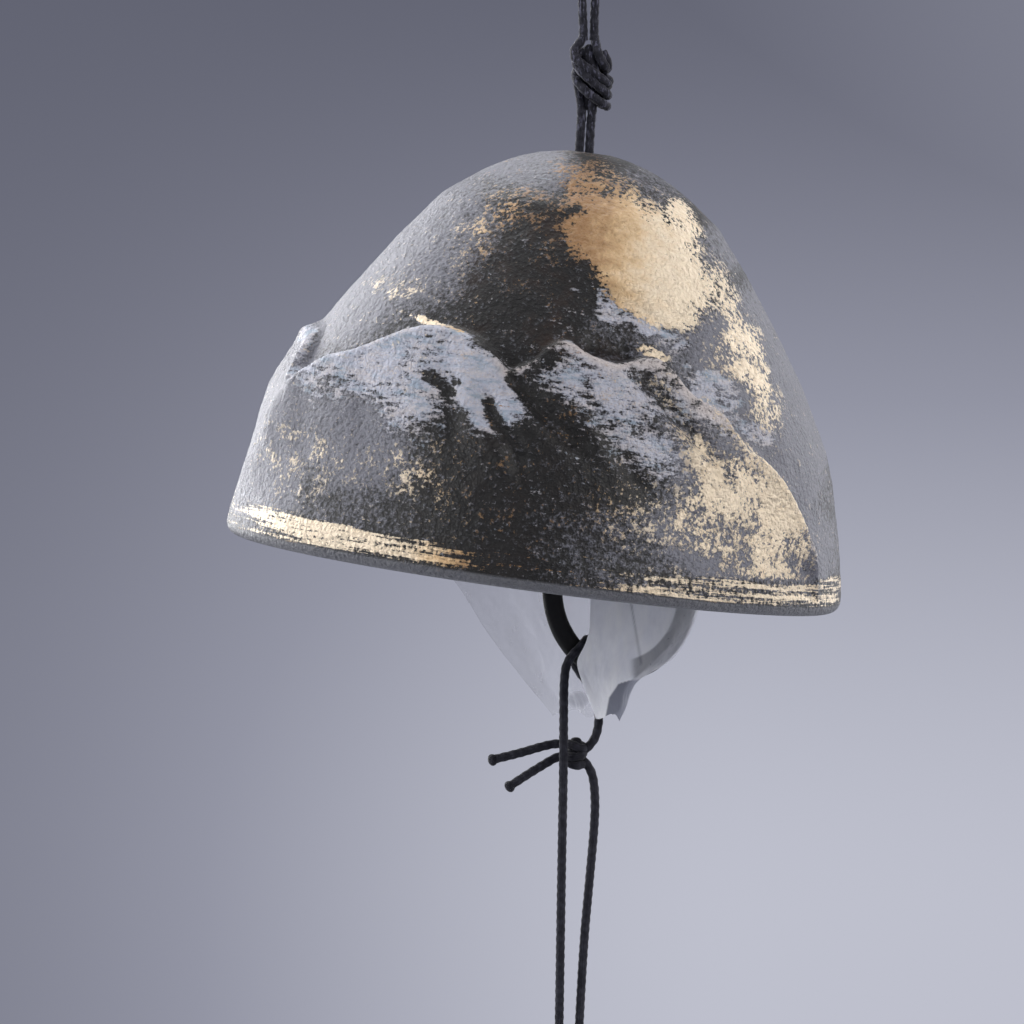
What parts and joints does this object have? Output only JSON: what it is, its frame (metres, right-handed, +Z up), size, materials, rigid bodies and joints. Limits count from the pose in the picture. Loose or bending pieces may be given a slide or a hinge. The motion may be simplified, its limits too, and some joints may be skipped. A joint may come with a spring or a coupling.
{
  "type": "wind bell",
  "caption": "Cast-iron wind bell with a mountain relief, ring clapper in a film wrap, braided cords with knots and a paper wind card.",
  "frame": {"origin": "inside of the hanging loop's top, where the hook bears", "axes": "+Z up, +X to the viewer's right, +Y away from the viewer"},
  "size_m": [0.0798, 0.0804, 0.2466],
  "materials": {
    "black_cord": "tight black braid, matt",
    "gilded_iron": "pebbled black-brown iron with rubbed gold and dry-brushed white",
    "black_iron": "smooth blackened iron",
    "milky_film": "thin milky crumpled film",
    "card_paper": "fibrous plain paper"
  },
  "bodies": {
    "hanger": {"hanging_loop": "black_cord"},
    "knot": {"upper_knot": "black_cord"},
    "neck": {"neck_cord": "black_cord", "stopper_knot": "black_cord"},
    "bell": {"bell": "gilded_iron"},
    "clapper_line": {"clapper_cord": "black_cord", "clapper_hitch": "black_cord"},
    "clapper": {"clapper_ring": "black_iron", "film_wrap": "milky_film"},
    "streamer": {"streamer_cord": "black_cord", "streamer_return": "black_cord", "lower_knot": "black_cord", "knot_tail_upper": "black_cord", "knot_tail_lower": "black_cord"},
    "card": {"card_bight": "black_cord", "wind_card": "card_paper"}
  },
  "joints": [
    {"name": "loop_twist", "type": "hinge", "parent": "hanger", "child": "knot", "pos_m": [0.00017, 0, -0.0237], "axis": [0, 0, 1], "range_deg": [-90, 90]},
    {"name": "neck_swing", "type": "hinge", "parent": "knot", "child": "neck", "pos_m": [-0.00013, 0, -0.03427], "axis": [1, 0, 0], "range_deg": [-12, 12]},
    {"name": "bell_rock", "type": "hinge", "parent": "neck", "child": "bell", "pos_m": [-0.00056, 0, -0.04334], "axis": [0, 1, 0], "range_deg": [-17, 3.4]},
    {"name": "clapper_swing", "type": "hinge", "parent": "bell", "child": "clapper_line", "pos_m": [0.00104, 0, -0.04687], "axis": [0, 1, 0], "range_deg": [-16, 30]},
    {"name": "ring_swing", "type": "hinge", "parent": "clapper_line", "child": "clapper", "pos_m": [0.00229, 0, -0.08407], "axis": [0.9618, 0, 0.2738], "range_deg": [-20, 20]},
    {"name": "streamer_swing", "type": "hinge", "parent": "clapper", "child": "streamer", "pos_m": [-0.00158, 0, -0.10288], "axis": [0.6827, 0, -0.7307], "range_deg": [-10, 10]},
    {"name": "card_turn", "type": "hinge", "parent": "streamer", "child": "card", "pos_m": [-0.0025, 0, -0.1594], "axis": [0, 0, 1], "range_deg": [-90, 90]}
  ]
}
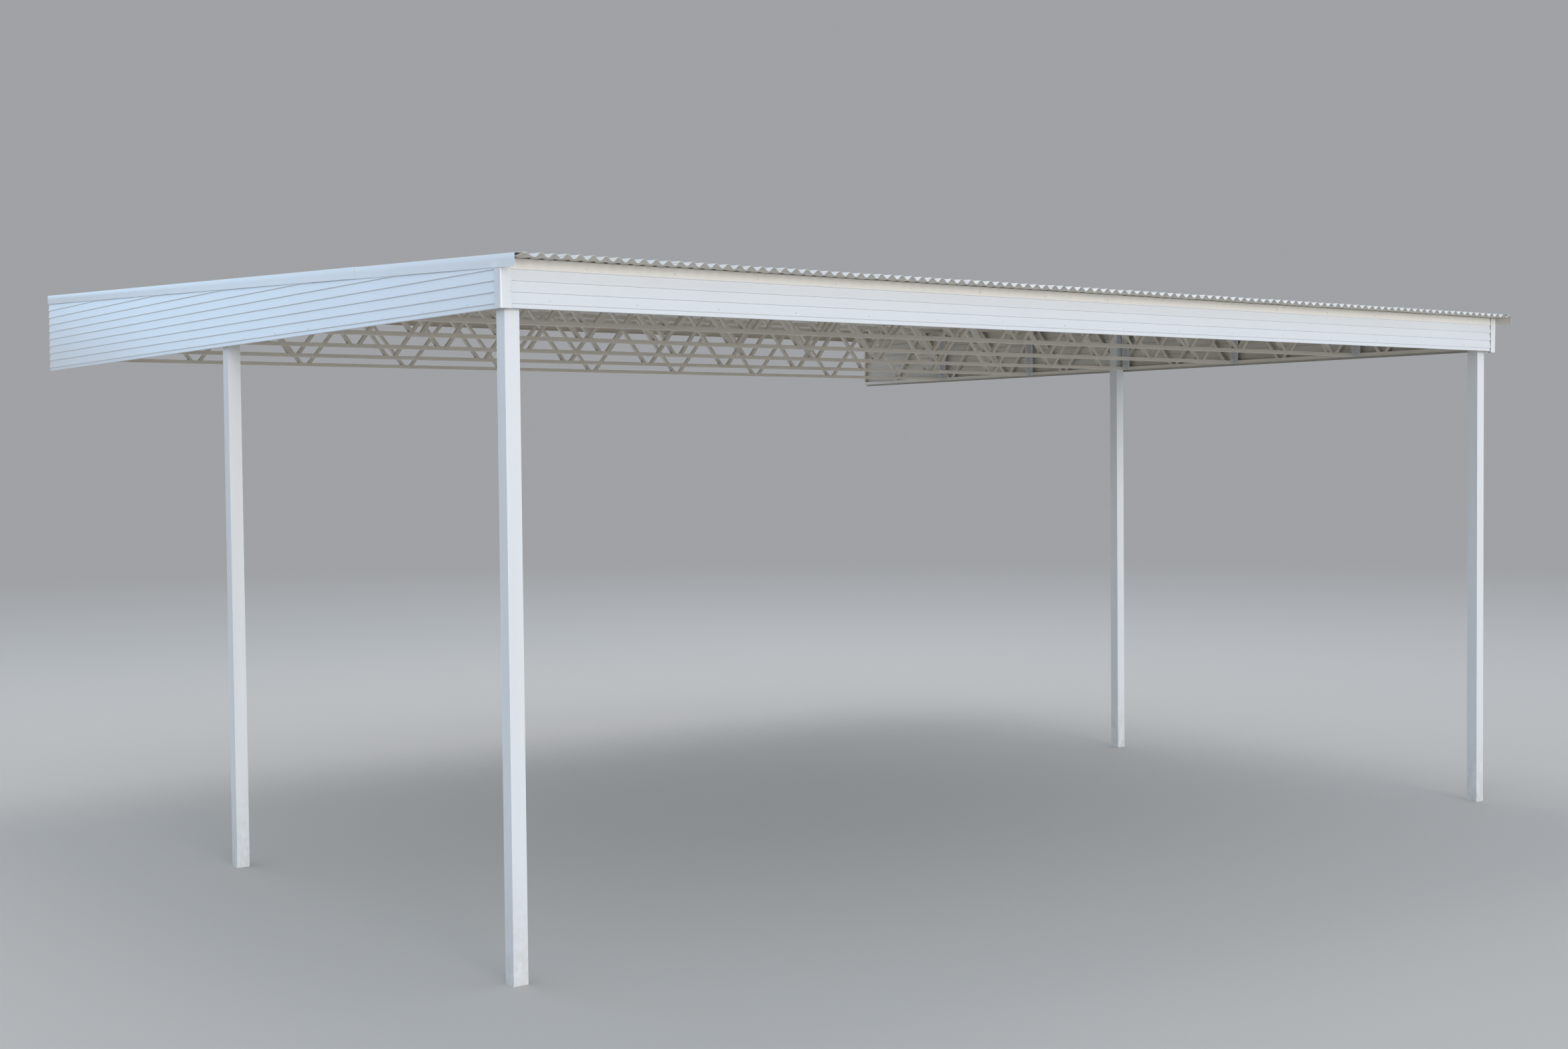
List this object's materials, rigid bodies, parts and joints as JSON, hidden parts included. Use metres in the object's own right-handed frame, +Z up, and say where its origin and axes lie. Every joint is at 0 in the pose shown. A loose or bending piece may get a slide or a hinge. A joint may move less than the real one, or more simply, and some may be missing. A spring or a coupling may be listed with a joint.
{
  "type": "attached steel carport",
  "caption": "Open-frame carport with a gently sloping corrugated roof on open-web joists, ribbed fascias and slim square posts, made to fasten to a wall at the back.",
  "frame": {"origin": "on the ground under the middle of the roof, level with the feet of the posts", "axes": "+Z up, +Y from the open front towards the wall, +X to the right as seen from the front"},
  "size_m": [7.6612, 6.92, 3.6398],
  "materials": {
    "roof_sheets": "satin white paint",
    "posts": "satin white paint",
    "lattices": "satin white paint",
    "fascias": "satin white paint",
    "trims": "satin white paint",
    "ledger": "satin white paint",
    "brackets": "galvanized"
  },
  "bodies": {
    "root": {"corner_trim_left": "trims", "corner_trim_right": "trims", "front_beam": "lattices", "front_fascia": "fascias", "joist_1": "lattices", "joist_2": "lattices", "joist_3": "lattices", "joist_4": "lattices", "joist_5": "lattices", "joist_brackets_left": "brackets", "joist_brackets_right": "brackets", "post_front_left": "posts", "post_front_right": "posts", "post_middle_left": "posts", "post_middle_right": "posts", "rake_trim_front_left": "trims", "rake_trim_front_right": "trims", "rake_trim_rear_left": "trims", "rake_trim_rear_right": "trims", "roof_sheet_01": "roof_sheets", "roof_sheet_02": "roof_sheets", "roof_sheet_03": "roof_sheets", "roof_sheet_04": "roof_sheets", "roof_sheet_05": "roof_sheets", "roof_sheet_06": "roof_sheets", "roof_sheet_07": "roof_sheets", "roof_sheet_08": "roof_sheets", "roof_sheet_09": "roof_sheets", "roof_sheet_10": "roof_sheets", "roof_sheet_11": "roof_sheets", "roof_sheet_12": "roof_sheets", "roof_sheet_13": "roof_sheets", "side_beam_left": "lattices", "side_beam_right": "lattices", "side_fascia_left": "fascias", "side_fascia_right": "fascias", "wall_ledger": "ledger"}
  },
  "joints": []
}
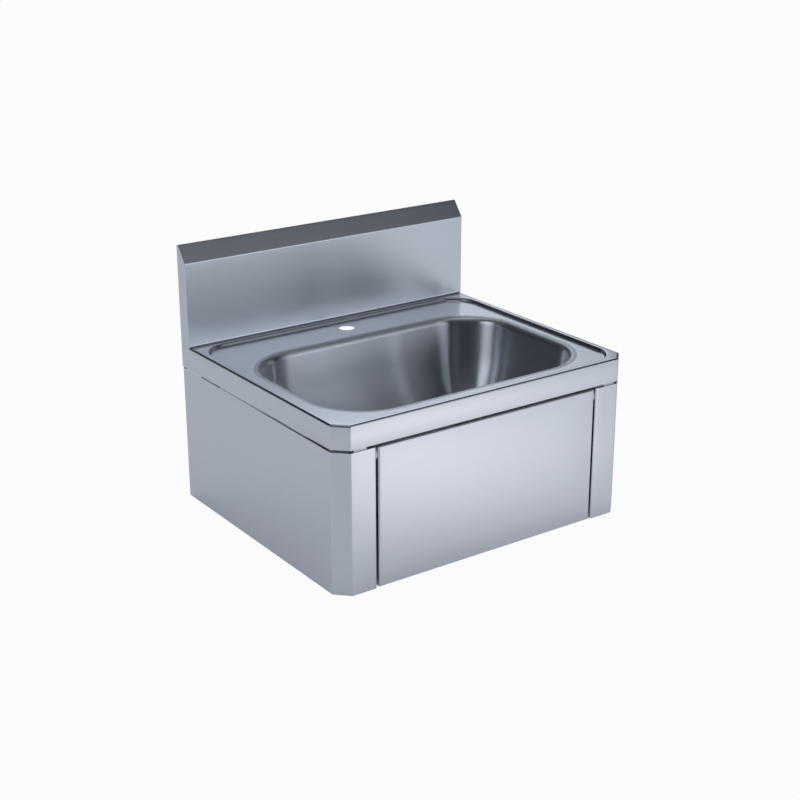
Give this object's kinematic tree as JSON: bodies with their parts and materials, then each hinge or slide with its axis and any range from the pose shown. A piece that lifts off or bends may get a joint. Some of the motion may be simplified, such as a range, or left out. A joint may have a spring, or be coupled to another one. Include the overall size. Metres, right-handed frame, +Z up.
{
  "type": "wall-hung hand-wash basin",
  "caption": "Wall-hung stainless steel hand-wash basin with a tall upstand, a drawn bowl and a knee panel that works a self-closing valve.",
  "frame": {"origin": "on the wall, at the centre of the rectangle of four wall fixing holes in the casing's flanges", "axes": "+X to the right along the wall, +Y into the wall, +Z up"},
  "size_m": [0.45, 0.38, 0.354],
  "materials": {
    "satin_steel": "brushed along the width",
    "mill_steel": "mill finish",
    "bright_steel": "bright",
    "nickel": "nickel plated",
    "brass": "cast and turned",
    "rubber": "moulded",
    "nylon": "moulded",
    "waste_plastic": "moulded"
  },
  "bodies": {
    "basin": {"deck": "satin_steel", "upstand": "satin_steel", "bowl": "satin_steel", "left_casing": "satin_steel", "right_casing": "satin_steel", "left_hangers": "mill_steel", "right_hangers": "mill_steel", "wall_bracket": "mill_steel", "valve_rail": "mill_steel", "rail_screws": "bright_steel", "rail_nuts": "bright_steel", "left_hinge_pin": "bright_steel", "right_hinge_pin": "bright_steel", "hinge_nuts": "bright_steel", "left_buffer": "rubber", "right_buffer": "rubber", "valve_body": "brass", "valve_bonnet": "brass", "valve_locknut": "brass", "return_spring": "bright_steel", "cold_inlet": "nickel", "hot_inlet": "nickel", "valve_outlet": "nickel", "strainer": "bright_steel", "strainer_screw": "bright_steel", "strainer_seal": "rubber", "waste_seal": "rubber", "waste_body": "waste_plastic"},
    "knee_panel": {"knee_panel": "satin_steel", "panel_stiffener": "mill_steel", "striker_pad": "rubber", "left_hinge_bush": "nylon", "right_hinge_bush": "nylon"},
    "plunger": {"valve_plunger": "bright_steel", "push_cap": "nylon"}
  },
  "joints": [
    {"name": "knee_push", "type": "hinge", "parent": "basin", "child": "knee_panel", "pos_m": [0, -0.37, 0.08], "axis": [1, 0, 0], "range_deg": [0, 4.5], "stiffness_Nm_per_rad": 8, "springref_deg": -8.59},
    {"name": "plunger_slide", "type": "slide", "parent": "basin", "child": "plunger", "axis": [0, 1, 0], "range_m": [0, 0.0112], "stiffness_N_per_m": 100, "springref_m": -0.02, "deforming": ["return_spring"]}
  ],
  "couplings": [
    {"joint": "plunger_slide", "follows": "knee_push", "m_per_rad": 0.138}
  ]
}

⁂

Description of the task:
Make an exact copy of the listing above. Do not include the pictures.

Correct answer:
What parts and joints does this object have? Output only JSON: what it is, its frame (metres, right-handed, +Z up), size, materials, rigid bodies and joints. Limits count from the pose in the picture. Loose or bending pieces may be given a slide or a hinge. The motion may be simplified, its limits too, and some joints may be skipped. A joint may come with a spring or a coupling.
{
  "type": "wind bell",
  "caption": "Cast-iron wind bell with a mountain relief, ring clapper in a film wrap, braided cords with knots and a paper wind card.",
  "frame": {"origin": "inside of the hanging loop's top, where the hook bears", "axes": "+Z up, +X to the viewer's right, +Y away from the viewer"},
  "size_m": [0.0798, 0.0804, 0.2466],
  "materials": {
    "black_cord": "tight black braid, matt",
    "gilded_iron": "pebbled black-brown iron with rubbed gold and dry-brushed white",
    "black_iron": "smooth blackened iron",
    "milky_film": "thin milky crumpled film",
    "card_paper": "fibrous plain paper"
  },
  "bodies": {
    "hanger": {"hanging_loop": "black_cord"},
    "knot": {"upper_knot": "black_cord"},
    "neck": {"neck_cord": "black_cord", "stopper_knot": "black_cord"},
    "bell": {"bell": "gilded_iron"},
    "clapper_line": {"clapper_cord": "black_cord", "clapper_hitch": "black_cord"},
    "clapper": {"clapper_ring": "black_iron", "film_wrap": "milky_film"},
    "streamer": {"streamer_cord": "black_cord", "streamer_return": "black_cord", "lower_knot": "black_cord", "knot_tail_upper": "black_cord", "knot_tail_lower": "black_cord"},
    "card": {"card_bight": "black_cord", "wind_card": "card_paper"}
  },
  "joints": [
    {"name": "loop_twist", "type": "hinge", "parent": "hanger", "child": "knot", "pos_m": [0.00017, 0, -0.0237], "axis": [0, 0, 1], "range_deg": [-90, 90]},
    {"name": "neck_swing", "type": "hinge", "parent": "knot", "child": "neck", "pos_m": [-0.00013, 0, -0.03427], "axis": [1, 0, 0], "range_deg": [-12, 12]},
    {"name": "bell_rock", "type": "hinge", "parent": "neck", "child": "bell", "pos_m": [-0.00056, 0, -0.04334], "axis": [0, 1, 0], "range_deg": [-17, 3.4]},
    {"name": "clapper_swing", "type": "hinge", "parent": "bell", "child": "clapper_line", "pos_m": [0.00104, 0, -0.04687], "axis": [0, 1, 0], "range_deg": [-16, 30]},
    {"name": "ring_swing", "type": "hinge", "parent": "clapper_line", "child": "clapper", "pos_m": [0.00229, 0, -0.08407], "axis": [0.9618, 0, 0.2738], "range_deg": [-20, 20]},
    {"name": "streamer_swing", "type": "hinge", "parent": "clapper", "child": "streamer", "pos_m": [-0.00158, 0, -0.10288], "axis": [0.6827, 0, -0.7307], "range_deg": [-10, 10]},
    {"name": "card_turn", "type": "hinge", "parent": "streamer", "child": "card", "pos_m": [-0.0025, 0, -0.1594], "axis": [0, 0, 1], "range_deg": [-90, 90]}
  ]
}
List this object's materials, rigid bodies, parts and joints as JSON, hidden parts included. Use metres in the object's own right-handed frame, +Z up, and say where its origin and axes lie. Every joint is at 0 in the pose shown. A loose or bending piece may get a slide or a hinge. A joint may move less than the real one, or more simply, and some may be missing. A spring or a coupling may be listed with a joint.
{
  "type": "attached steel carport",
  "caption": "Open-frame carport with a gently sloping corrugated roof on open-web joists, ribbed fascias and slim square posts, made to fasten to a wall at the back.",
  "frame": {"origin": "on the ground under the middle of the roof, level with the feet of the posts", "axes": "+Z up, +Y from the open front towards the wall, +X to the right as seen from the front"},
  "size_m": [7.6612, 6.92, 3.6398],
  "materials": {
    "roof_sheets": "satin white paint",
    "posts": "satin white paint",
    "lattices": "satin white paint",
    "fascias": "satin white paint",
    "trims": "satin white paint",
    "ledger": "satin white paint",
    "brackets": "galvanized"
  },
  "bodies": {
    "root": {"corner_trim_left": "trims", "corner_trim_right": "trims", "front_beam": "lattices", "front_fascia": "fascias", "joist_1": "lattices", "joist_2": "lattices", "joist_3": "lattices", "joist_4": "lattices", "joist_5": "lattices", "joist_brackets_left": "brackets", "joist_brackets_right": "brackets", "post_front_left": "posts", "post_front_right": "posts", "post_middle_left": "posts", "post_middle_right": "posts", "rake_trim_front_left": "trims", "rake_trim_front_right": "trims", "rake_trim_rear_left": "trims", "rake_trim_rear_right": "trims", "roof_sheet_01": "roof_sheets", "roof_sheet_02": "roof_sheets", "roof_sheet_03": "roof_sheets", "roof_sheet_04": "roof_sheets", "roof_sheet_05": "roof_sheets", "roof_sheet_06": "roof_sheets", "roof_sheet_07": "roof_sheets", "roof_sheet_08": "roof_sheets", "roof_sheet_09": "roof_sheets", "roof_sheet_10": "roof_sheets", "roof_sheet_11": "roof_sheets", "roof_sheet_12": "roof_sheets", "roof_sheet_13": "roof_sheets", "side_beam_left": "lattices", "side_beam_right": "lattices", "side_fascia_left": "fascias", "side_fascia_right": "fascias", "wall_ledger": "ledger"}
  },
  "joints": []
}
Give this object's kinematic tree as JSON: bodies with their parts and materials, then each hinge or slide with its axis and any range from the pose shown. A piece that lifts off or bends may get a joint. Some of the motion may be simplified, such as a range, or left out. A joint may have a spring, or be coupled to another one. Include the overall size. Metres, right-handed frame, +Z up.
{
  "type": "wall-hung hand-wash basin",
  "caption": "Wall-hung stainless steel hand-wash basin with a tall upstand, a drawn bowl and a knee panel that works a self-closing valve.",
  "frame": {"origin": "on the wall, at the centre of the rectangle of four wall fixing holes in the casing's flanges", "axes": "+X to the right along the wall, +Y into the wall, +Z up"},
  "size_m": [0.45, 0.38, 0.354],
  "materials": {
    "satin_steel": "brushed along the width",
    "mill_steel": "mill finish",
    "bright_steel": "bright",
    "nickel": "nickel plated",
    "brass": "cast and turned",
    "rubber": "moulded",
    "nylon": "moulded",
    "waste_plastic": "moulded"
  },
  "bodies": {
    "basin": {"deck": "satin_steel", "upstand": "satin_steel", "bowl": "satin_steel", "left_casing": "satin_steel", "right_casing": "satin_steel", "left_hangers": "mill_steel", "right_hangers": "mill_steel", "wall_bracket": "mill_steel", "valve_rail": "mill_steel", "rail_screws": "bright_steel", "rail_nuts": "bright_steel", "left_hinge_pin": "bright_steel", "right_hinge_pin": "bright_steel", "hinge_nuts": "bright_steel", "left_buffer": "rubber", "right_buffer": "rubber", "valve_body": "brass", "valve_bonnet": "brass", "valve_locknut": "brass", "return_spring": "bright_steel", "cold_inlet": "nickel", "hot_inlet": "nickel", "valve_outlet": "nickel", "strainer": "bright_steel", "strainer_screw": "bright_steel", "strainer_seal": "rubber", "waste_seal": "rubber", "waste_body": "waste_plastic"},
    "knee_panel": {"knee_panel": "satin_steel", "panel_stiffener": "mill_steel", "striker_pad": "rubber", "left_hinge_bush": "nylon", "right_hinge_bush": "nylon"},
    "plunger": {"valve_plunger": "bright_steel", "push_cap": "nylon"}
  },
  "joints": [
    {"name": "knee_push", "type": "hinge", "parent": "basin", "child": "knee_panel", "pos_m": [0, -0.37, 0.08], "axis": [1, 0, 0], "range_deg": [0, 4.5], "stiffness_Nm_per_rad": 8, "springref_deg": -8.59},
    {"name": "plunger_slide", "type": "slide", "parent": "basin", "child": "plunger", "axis": [0, 1, 0], "range_m": [0, 0.0112], "stiffness_N_per_m": 100, "springref_m": -0.02, "deforming": ["return_spring"]}
  ],
  "couplings": [
    {"joint": "plunger_slide", "follows": "knee_push", "m_per_rad": 0.138}
  ]
}